The policies PV put in place have since been continued by successive governments, though there has been some reversal on the trade front in recent months.
Reconfiguring Indian foreign policy to meet the needs of a post-Cold War world, PV built stronger relations with the US and the European Union and launched a Look East Policy, beginning with Singapore, that has stood the test of time.
PV was the architect of a new equation with East Asian nations, Japan and South Korea, with South and West Asian neighbours and with Israel. Each of these pivots created lasting good relations with a range of rising powers.

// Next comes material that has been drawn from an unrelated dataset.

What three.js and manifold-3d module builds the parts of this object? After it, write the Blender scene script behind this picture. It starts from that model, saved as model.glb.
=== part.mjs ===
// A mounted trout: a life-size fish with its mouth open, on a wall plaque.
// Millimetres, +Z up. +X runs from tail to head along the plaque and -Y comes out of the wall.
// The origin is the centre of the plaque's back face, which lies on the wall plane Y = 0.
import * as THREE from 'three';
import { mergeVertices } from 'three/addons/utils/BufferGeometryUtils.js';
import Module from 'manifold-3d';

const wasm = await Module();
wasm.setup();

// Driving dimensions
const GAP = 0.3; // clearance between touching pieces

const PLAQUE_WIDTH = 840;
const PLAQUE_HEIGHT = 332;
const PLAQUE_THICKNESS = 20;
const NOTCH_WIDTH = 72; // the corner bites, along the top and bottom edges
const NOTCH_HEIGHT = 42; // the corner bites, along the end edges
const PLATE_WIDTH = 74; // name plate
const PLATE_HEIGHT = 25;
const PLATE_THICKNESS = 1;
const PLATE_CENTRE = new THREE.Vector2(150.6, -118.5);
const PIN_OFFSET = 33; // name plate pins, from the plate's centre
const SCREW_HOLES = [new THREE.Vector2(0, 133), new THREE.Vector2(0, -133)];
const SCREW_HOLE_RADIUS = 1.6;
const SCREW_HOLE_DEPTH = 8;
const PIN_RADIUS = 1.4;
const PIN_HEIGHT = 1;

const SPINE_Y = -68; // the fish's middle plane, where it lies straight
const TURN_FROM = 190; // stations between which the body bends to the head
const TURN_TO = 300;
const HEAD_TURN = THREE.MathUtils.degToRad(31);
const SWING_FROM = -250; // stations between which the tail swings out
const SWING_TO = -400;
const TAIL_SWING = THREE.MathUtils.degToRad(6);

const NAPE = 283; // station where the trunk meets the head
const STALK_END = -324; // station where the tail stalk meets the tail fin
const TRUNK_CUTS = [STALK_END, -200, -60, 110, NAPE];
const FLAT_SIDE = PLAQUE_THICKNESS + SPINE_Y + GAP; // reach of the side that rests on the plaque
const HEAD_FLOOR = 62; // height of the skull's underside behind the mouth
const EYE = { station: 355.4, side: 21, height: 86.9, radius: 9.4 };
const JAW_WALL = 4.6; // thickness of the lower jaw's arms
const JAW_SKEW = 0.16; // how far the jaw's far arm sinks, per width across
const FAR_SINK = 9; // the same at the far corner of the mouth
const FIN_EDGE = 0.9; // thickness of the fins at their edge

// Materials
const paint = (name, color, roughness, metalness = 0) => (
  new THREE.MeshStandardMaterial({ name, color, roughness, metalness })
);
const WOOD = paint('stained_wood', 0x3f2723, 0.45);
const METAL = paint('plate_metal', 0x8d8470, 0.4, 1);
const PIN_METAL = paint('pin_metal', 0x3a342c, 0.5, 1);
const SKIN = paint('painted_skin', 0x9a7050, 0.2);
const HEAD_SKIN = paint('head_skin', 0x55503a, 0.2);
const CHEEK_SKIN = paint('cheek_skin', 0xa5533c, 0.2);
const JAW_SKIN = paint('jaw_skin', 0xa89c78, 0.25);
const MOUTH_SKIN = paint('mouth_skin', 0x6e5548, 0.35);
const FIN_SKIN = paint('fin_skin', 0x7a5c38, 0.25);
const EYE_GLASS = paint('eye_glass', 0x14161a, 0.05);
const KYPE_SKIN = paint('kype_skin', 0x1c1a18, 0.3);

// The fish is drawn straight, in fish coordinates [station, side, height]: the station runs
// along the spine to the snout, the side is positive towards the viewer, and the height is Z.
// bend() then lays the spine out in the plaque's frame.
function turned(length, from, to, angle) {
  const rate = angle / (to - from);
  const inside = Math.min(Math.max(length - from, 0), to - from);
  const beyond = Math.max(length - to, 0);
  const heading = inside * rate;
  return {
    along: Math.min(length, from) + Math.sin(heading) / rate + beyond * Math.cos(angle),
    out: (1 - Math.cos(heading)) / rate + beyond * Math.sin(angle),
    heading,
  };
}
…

The main charge against PV has been that he was complicit in the destruction of the Babri Masjid in 1992 and, earlier in 1984, had not stepped in as home minister to prevent the killing of Sikhs in Delhi after Indira Gandhi’s assassination.
The facts do not merit either charge. In 1984, he was explicitly told by the Prime Minister’s office that the PMO would handle the Delhi situation. His inactivity at the time was an act of omission, not commission. There are other Congressmen who have to bear that cross.

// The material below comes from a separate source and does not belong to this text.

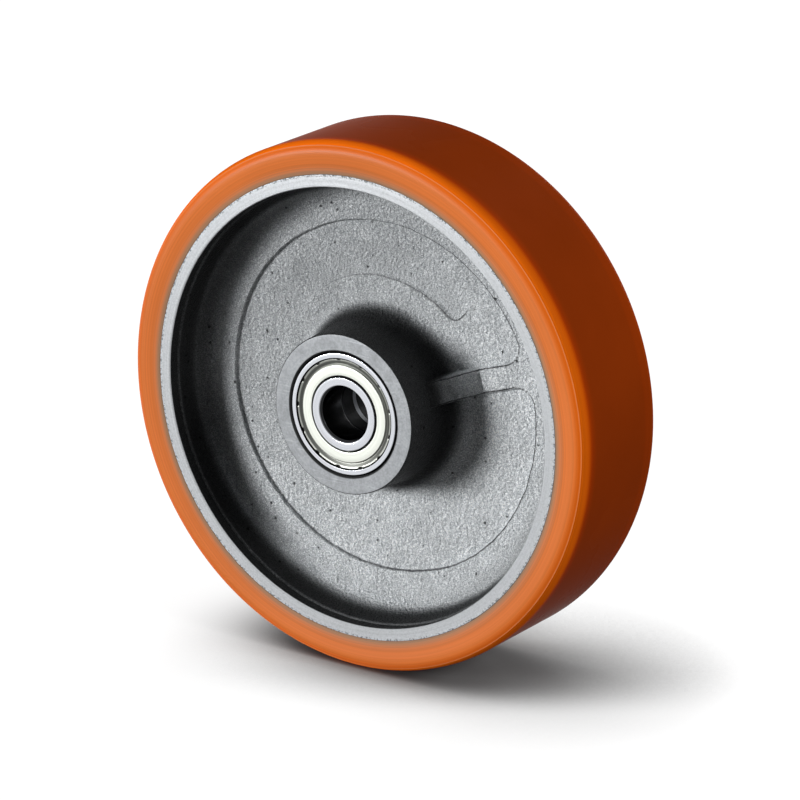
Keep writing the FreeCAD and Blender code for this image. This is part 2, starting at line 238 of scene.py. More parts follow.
def grid_mesh(name, grid, materials, finishes=None, open_sector=False):
    """A mesh over a grid that closes on itself both ways, or only by rows in an open sector."""
    rows, columns = grid.shape[:2]
    index = np.arange(rows * columns).reshape(rows, columns)
    down = np.roll(index, -1, axis=0)
    quads = np.stack([index, down, np.roll(down, -1, axis=1), np.roll(index, -1, axis=1)], axis=2)
    if open_sector:
        quads = quads[:, :-1]
    flat = grid.reshape(-1, 3)
    a, b, c, d = (flat[quads[..., corner]] for corner in range(4))
    volume = np.einsum("ijk,ijk->", a, np.cross(b, c)) + np.einsum("ijk,ijk->", a, np.cross(c, d))
    if volume < 0:
        quads = quads[..., ::-1]
    mesh = bpy.data.meshes.new(name)
    mesh.from_pydata((flat * MM).tolist(), [], quads.reshape(-1, 4).tolist())
    for material in materials:
        mesh.materials.append(material)
    if finishes is not None:
        mesh.polygons.foreach_set("material_index", np.repeat(finishes, quads.shape[1]).astype(np.int32))
    return mesh


def placed(name, data):
    """A new object in the scene."""
    made = bpy.data.objects.new(name, data)
    bpy.context.scene.collection.objects.link(made)
    return made


def finished(name, mesh, body, nodes, sharp=32.0):
    """Links the mesh as a piece that rides on its body in place of the CAD nodes."""
    mesh.shade_smooth()
    mesh.set_sharp_from_angle(angle=math.radians(sharp))
    piece = placed(name, mesh)
    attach(piece, body)
    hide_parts(*nodes)
    return piece


def millimetres(settings):
    """The group's lengths, in millimetres."""
    every = settings.bl_rna.properties
    lengths = [prop.identifier for prop in every if getattr(prop, "unit", "") == "LENGTH"]
    return SimpleNamespace(**{name: getattr(settings, name) / MM for name in lengths})


def mark_painted_shade(mesh, amounts):
    """Stores how much painted shade each place of the mesh gets, for the shaders to darken."""
    marks = mesh.attributes.new("painted_shade", "FLOAT", "POINT").data
    marks.foreach_set("value", amounts.ravel().astype(np.float32))


def even(count):
    """Angles spread evenly round the axle."""
    return np.linspace(0, 2 * math.pi, count, endpoint=False)


def ripple(grid, amount, scale):
    """A height for each place of the grid from slow noise, in the same units as amount."""
    flat = grid.reshape(-1, 3)
    heights = [noise.noise(place) + 0.5 * noise.noise(place * 2.7) for place in map(Vector, flat * scale)]
    return np.array(heights).reshape(grid.shape[:2]) * amount


# ---------------------------------------------------------------- node trees


NUMBER = "NodeSocketFloat"
VECTOR = "NodeSocketVector"
EFFECTS = {}
FINISHES = {}


def put(tree, kind, inputs=None, **settings):
    """Adds a node; an input is a constant or another node's output, by name or number."""
    node = tree.nodes.new(kind)
    for key, setting in settings.items():
        setattr(node, key, setting)
    for key, given in (inputs or {}).items():
        given = getattr(given, "socket", given)
        if isinstance(given, bpy.types.NodeSocket):
            tree.links.new(given, node.inputs[key])
        else:
            node.inputs[key].default_value = given
    return node


def maths(tree, operation, *values):
    """One step of arithmetic on constants and node outputs."""
    return Value(put(tree, "ShaderNodeMath", dict(enumerate(values)), operation=operation).outputs[0])


class Value:
    """A node's output that formulas are written with: each step adds a node."""

    def __init__(self, socket):
        self.socket, self.tree = socket, socket.id_data

    def __add__(self, other):
        return maths(self.tree, "ADD", self, other)

    def __sub__(self, other):
        return maths(self.tree, "SUBTRACT", self, other)

    def __mul__(self, other):
        return maths(self.tree, "MULTIPLY", self, other)

    def __truediv__(self, other):
        return maths(self.tree, "DIVIDE", self, other)

    def __abs__(self):
        return maths(self.tree, "ABSOLUTE", self)

    def or_more(self, other):
        """The larger of the two."""
        return maths(self.tree, "MAXIMUM", self, other)

    def ranged(self, low, high, start=0.0, end=1.0):
        """The value taken smoothly from one range to another and held at its ends."""
        inputs = {"Value": self, "From Min": low, "From Max": high, "To Min": start, "To Max": end}
        return Value(put(self.tree, "ShaderNodeMapRange", inputs, interpolation_type="SMOOTHSTEP").outputs[0])


def values(node):
    """The node's outputs by name."""
    return {socket.name: Value(socket) for socket in node.outputs if socket.name}


def clouds(tree, place, scale, detail, roughness=0.5):
    """Noise over that place."""
    inputs = {"Vector": place, "Scale": scale, "Detail": detail, "Roughness": roughness}
    return Value(put(tree, "ShaderNodeTexNoise", inputs).outputs[0])


def effect(name, inputs):
    """A new shader group and its inputs, each given as (kind, default)."""
    group = bpy.data.node_groups.new(name, "ShaderNodeTree")
    for label, (kind, default) in {"Place": (VECTOR, (0, 0, 0)), **inputs}.items():
        group.interface.new_socket(name=label, in_out="INPUT", socket_type=kind).default_value = default
    return group, values(put(group, "NodeGroupInput"))


def give(group, outputs):
    """Ends the group with its named outputs."""
    for label in outputs:
        group.interface.new_socket(name=label, in_out="OUTPUT", socket_type=NUMBER)
    put(group, "NodeGroupOutput", outputs)
    return group


def make_wheel_place():
    """Radius and depth of a place about the axle, in millimetres."""
    group, given = effect("Place on the wheel", {})
    axes = values(put(group, "ShaderNodeSeparateXYZ", {"Vector": given["Place"]}))
    squares = axes["X"] * axes["X"] + axes["Z"] * axes["Z"]
    return give(group, {"Radius": maths(group, "SQRT", squares) / MM, "Depth": axes["Y"] / MM})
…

In 1992, the entire Union cabinet met and resolved that the Union government would allow the state government of Uttar Pradesh to deal with the ground situation in Ayodhya and that the Centre would not impose President’s rule pre-emptively.
However, these errors of judgement on PV’s part will have to be weighed against the immense weight of his contribution to post-Cold War economic development and foreign policy. Finally, there is the matter of India’s nuclear weapons status. Many PMs have played a role in India’s emergence as a nuclear power. The credit for giving the green signal for the Pokhran-II tests should, even in the words of Vajpayee, go to PV.
It cannot be anyone’s case that there were no flaws in PV’s character or faults in his leadership. That could be said for almost any politician in a democracy. It is, however, a travesty of justice that PV’s contribution remains ill-acknowledged and inadequately celebrated.